§ TO BE DONE
Retype all of the data. Every line must match exactly.

§ PROVIDED RECORDS
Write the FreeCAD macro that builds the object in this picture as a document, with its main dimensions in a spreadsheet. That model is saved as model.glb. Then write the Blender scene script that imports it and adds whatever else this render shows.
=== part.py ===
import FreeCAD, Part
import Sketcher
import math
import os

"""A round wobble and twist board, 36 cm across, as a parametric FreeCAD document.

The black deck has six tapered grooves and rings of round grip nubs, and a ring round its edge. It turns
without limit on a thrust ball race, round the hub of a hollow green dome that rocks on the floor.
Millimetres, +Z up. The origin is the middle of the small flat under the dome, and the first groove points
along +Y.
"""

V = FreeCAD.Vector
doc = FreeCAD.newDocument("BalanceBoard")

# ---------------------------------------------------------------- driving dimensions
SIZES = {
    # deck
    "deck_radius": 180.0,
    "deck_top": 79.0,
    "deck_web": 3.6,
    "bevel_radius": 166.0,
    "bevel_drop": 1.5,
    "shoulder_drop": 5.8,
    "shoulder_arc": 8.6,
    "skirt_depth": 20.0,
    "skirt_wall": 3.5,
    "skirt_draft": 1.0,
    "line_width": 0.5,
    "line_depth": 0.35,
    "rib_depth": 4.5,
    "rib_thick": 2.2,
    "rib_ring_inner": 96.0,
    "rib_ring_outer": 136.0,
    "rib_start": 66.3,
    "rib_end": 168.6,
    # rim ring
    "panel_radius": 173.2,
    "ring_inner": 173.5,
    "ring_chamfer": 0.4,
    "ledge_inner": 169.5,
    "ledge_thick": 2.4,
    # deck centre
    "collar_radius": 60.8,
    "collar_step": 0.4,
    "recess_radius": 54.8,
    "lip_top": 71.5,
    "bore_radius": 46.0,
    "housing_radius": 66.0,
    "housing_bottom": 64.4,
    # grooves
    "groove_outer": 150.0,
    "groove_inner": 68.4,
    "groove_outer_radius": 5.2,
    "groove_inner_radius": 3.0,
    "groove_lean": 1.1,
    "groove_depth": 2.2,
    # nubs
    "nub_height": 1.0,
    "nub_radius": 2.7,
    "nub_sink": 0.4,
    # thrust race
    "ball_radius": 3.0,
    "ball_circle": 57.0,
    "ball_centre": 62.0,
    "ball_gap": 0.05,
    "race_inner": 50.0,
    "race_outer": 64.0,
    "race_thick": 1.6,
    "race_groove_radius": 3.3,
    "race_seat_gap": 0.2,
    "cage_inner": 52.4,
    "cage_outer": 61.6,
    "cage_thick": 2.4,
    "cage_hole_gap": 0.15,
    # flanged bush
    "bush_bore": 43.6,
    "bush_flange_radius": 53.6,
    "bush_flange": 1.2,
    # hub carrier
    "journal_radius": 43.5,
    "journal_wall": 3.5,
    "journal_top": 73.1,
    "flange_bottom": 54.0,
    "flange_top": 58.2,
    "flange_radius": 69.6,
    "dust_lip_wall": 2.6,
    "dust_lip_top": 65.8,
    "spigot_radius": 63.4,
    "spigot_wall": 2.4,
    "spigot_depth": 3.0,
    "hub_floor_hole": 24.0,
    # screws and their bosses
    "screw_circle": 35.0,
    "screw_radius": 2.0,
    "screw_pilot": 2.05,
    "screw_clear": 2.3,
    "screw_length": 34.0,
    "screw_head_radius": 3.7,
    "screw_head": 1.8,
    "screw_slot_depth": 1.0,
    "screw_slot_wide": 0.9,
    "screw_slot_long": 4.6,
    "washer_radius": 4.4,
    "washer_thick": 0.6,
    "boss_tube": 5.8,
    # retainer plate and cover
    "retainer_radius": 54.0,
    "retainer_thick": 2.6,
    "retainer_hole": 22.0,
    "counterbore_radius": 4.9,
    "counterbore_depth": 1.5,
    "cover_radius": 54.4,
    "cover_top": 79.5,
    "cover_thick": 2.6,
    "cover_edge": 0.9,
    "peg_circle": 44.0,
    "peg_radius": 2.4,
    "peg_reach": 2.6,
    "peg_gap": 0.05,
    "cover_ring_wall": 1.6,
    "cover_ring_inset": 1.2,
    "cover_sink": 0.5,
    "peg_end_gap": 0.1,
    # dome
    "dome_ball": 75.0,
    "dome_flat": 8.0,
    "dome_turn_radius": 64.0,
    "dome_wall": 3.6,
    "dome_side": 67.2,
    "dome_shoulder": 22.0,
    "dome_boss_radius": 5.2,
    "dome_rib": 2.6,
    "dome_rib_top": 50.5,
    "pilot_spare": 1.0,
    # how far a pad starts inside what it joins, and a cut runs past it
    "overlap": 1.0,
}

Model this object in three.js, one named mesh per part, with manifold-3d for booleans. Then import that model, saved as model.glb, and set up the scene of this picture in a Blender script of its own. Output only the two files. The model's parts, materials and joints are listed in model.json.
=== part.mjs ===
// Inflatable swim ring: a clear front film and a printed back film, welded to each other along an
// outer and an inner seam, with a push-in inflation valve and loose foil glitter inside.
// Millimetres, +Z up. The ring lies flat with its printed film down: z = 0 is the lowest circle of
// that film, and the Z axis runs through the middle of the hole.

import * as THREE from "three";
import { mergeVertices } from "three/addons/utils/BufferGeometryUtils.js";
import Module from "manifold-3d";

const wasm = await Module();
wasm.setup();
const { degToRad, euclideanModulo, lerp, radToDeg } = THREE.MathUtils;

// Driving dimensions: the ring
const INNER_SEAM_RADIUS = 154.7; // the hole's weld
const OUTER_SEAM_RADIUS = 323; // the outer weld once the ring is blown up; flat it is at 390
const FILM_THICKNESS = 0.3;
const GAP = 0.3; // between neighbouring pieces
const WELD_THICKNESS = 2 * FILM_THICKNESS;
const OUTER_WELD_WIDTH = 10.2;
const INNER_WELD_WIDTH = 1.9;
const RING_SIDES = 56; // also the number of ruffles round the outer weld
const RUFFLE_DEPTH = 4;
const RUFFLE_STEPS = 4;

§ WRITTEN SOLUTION
Write the FreeCAD macro that builds the object in this picture as a document, with its main dimensions in a spreadsheet. That model is saved as model.glb. Then write the Blender scene script that imports it and adds whatever else this render shows.
=== part.py ===
import FreeCAD, Part
import Sketcher
import math
import os

"""A round wobble and twist board, 36 cm across, as a parametric FreeCAD document.

The black deck has six tapered grooves and rings of round grip nubs, and a ring round its edge. It turns
without limit on a thrust ball race, round the hub of a hollow green dome that rocks on the floor.
Millimetres, +Z up. The origin is the middle of the small flat under the dome, and the first groove points
along +Y.
"""

V = FreeCAD.Vector
doc = FreeCAD.newDocument("BalanceBoard")

# ---------------------------------------------------------------- driving dimensions
SIZES = {
    # deck
    "deck_radius": 180.0,
    "deck_top": 79.0,
    "deck_web": 3.6,
    "bevel_radius": 166.0,
    "bevel_drop": 1.5,
    "shoulder_drop": 5.8,
    "shoulder_arc": 8.6,
    "skirt_depth": 20.0,
    "skirt_wall": 3.5,
    "skirt_draft": 1.0,
    "line_width": 0.5,
    "line_depth": 0.35,
    "rib_depth": 4.5,
    "rib_thick": 2.2,
    "rib_ring_inner": 96.0,
    "rib_ring_outer": 136.0,
    "rib_start": 66.3,
    "rib_end": 168.6,
    # rim ring
    "panel_radius": 173.2,
    "ring_inner": 173.5,
    "ring_chamfer": 0.4,
    "ledge_inner": 169.5,
    "ledge_thick": 2.4,
    # deck centre
    "collar_radius": 60.8,
    "collar_step": 0.4,
    "recess_radius": 54.8,
    "lip_top": 71.5,
    "bore_radius": 46.0,
    "housing_radius": 66.0,
    "housing_bottom": 64.4,
    # grooves
    "groove_outer": 150.0,
    "groove_inner": 68.4,
    "groove_outer_radius": 5.2,
    "groove_inner_radius": 3.0,
    "groove_lean": 1.1,
    "groove_depth": 2.2,
    # nubs
    "nub_height": 1.0,
    "nub_radius": 2.7,
    "nub_sink": 0.4,
    # thrust race
    "ball_radius": 3.0,
    "ball_circle": 57.0,
    "ball_centre": 62.0,
    "ball_gap": 0.05,
    "race_inner": 50.0,
    "race_outer": 64.0,
    "race_thick": 1.6,
    "race_groove_radius": 3.3,
    "race_seat_gap": 0.2,
    "cage_inner": 52.4,
    "cage_outer": 61.6,
    "cage_thick": 2.4,
    "cage_hole_gap": 0.15,
    # flanged bush
    "bush_bore": 43.6,
    "bush_flange_radius": 53.6,
    "bush_flange": 1.2,
    # hub carrier
    "journal_radius": 43.5,
    "journal_wall": 3.5,
    "journal_top": 73.1,
    "flange_bottom": 54.0,
    "flange_top": 58.2,
    "flange_radius": 69.6,
    "dust_lip_wall": 2.6,
    "dust_lip_top": 65.8,
    "spigot_radius": 63.4,
    "spigot_wall": 2.4,
    "spigot_depth": 3.0,
    "hub_floor_hole": 24.0,
    # screws and their bosses
    "screw_circle": 35.0,
    "screw_radius": 2.0,
    "screw_pilot": 2.05,
    "screw_clear": 2.3,
    "screw_length": 34.0,
    "screw_head_radius": 3.7,
    "screw_head": 1.8,
    "screw_slot_depth": 1.0,
    "screw_slot_wide": 0.9,
    "screw_slot_long": 4.6,
    "washer_radius": 4.4,
    "washer_thick": 0.6,
    "boss_tube": 5.8,
    # retainer plate and cover
    "retainer_radius": 54.0,
    "retainer_thick": 2.6,
    "retainer_hole": 22.0,
    "counterbore_radius": 4.9,
    "counterbore_depth": 1.5,
    "cover_radius": 54.4,
    "cover_top": 79.5,
    "cover_thick": 2.6,
    "cover_edge": 0.9,
    "peg_circle": 44.0,
    "peg_radius": 2.4,
    "peg_reach": 2.6,
    "peg_gap": 0.05,
    "cover_ring_wall": 1.6,
    "cover_ring_inset": 1.2,
    "cover_sink": 0.5,
    "peg_end_gap": 0.1,
    # dome
    "dome_ball": 75.0,
    "dome_flat": 8.0,
    "dome_turn_radius": 64.0,
    "dome_wall": 3.6,
    "dome_side": 67.2,
    "dome_shoulder": 22.0,
    "dome_boss_radius": 5.2,
    "dome_rib": 2.6,
    "dome_rib_top": 50.5,
    "pilot_spare": 1.0,
    # how far a pad starts inside what it joins, and a cut runs past it
    "overlap": 1.0,
}

Model this object in three.js, one named mesh per part, with manifold-3d for booleans. Then import that model, saved as model.glb, and set up the scene of this picture in a Blender script of its own. Output only the two files. The model's parts, materials and joints are listed in model.json.
=== part.mjs ===
// Inflatable swim ring: a clear front film and a printed back film, welded to each other along an
// outer and an inner seam, with a push-in inflation valve and loose foil glitter inside.
// Millimetres, +Z up. The ring lies flat with its printed film down: z = 0 is the lowest circle of
// that film, and the Z axis runs through the middle of the hole.

import * as THREE from "three";
import { mergeVertices } from "three/addons/utils/BufferGeometryUtils.js";
import Module from "manifold-3d";

const wasm = await Module();
wasm.setup();
const { degToRad, euclideanModulo, lerp, radToDeg } = THREE.MathUtils;

// Driving dimensions: the ring
const INNER_SEAM_RADIUS = 154.7; // the hole's weld
const OUTER_SEAM_RADIUS = 323; // the outer weld once the ring is blown up; flat it is at 390
const FILM_THICKNESS = 0.3;
const GAP = 0.3; // between neighbouring pieces
const WELD_THICKNESS = 2 * FILM_THICKNESS;
const OUTER_WELD_WIDTH = 10.2;
const INNER_WELD_WIDTH = 1.9;
const RING_SIDES = 56; // also the number of ruffles round the outer weld
const RUFFLE_DEPTH = 4;
const RUFFLE_STEPS = 4;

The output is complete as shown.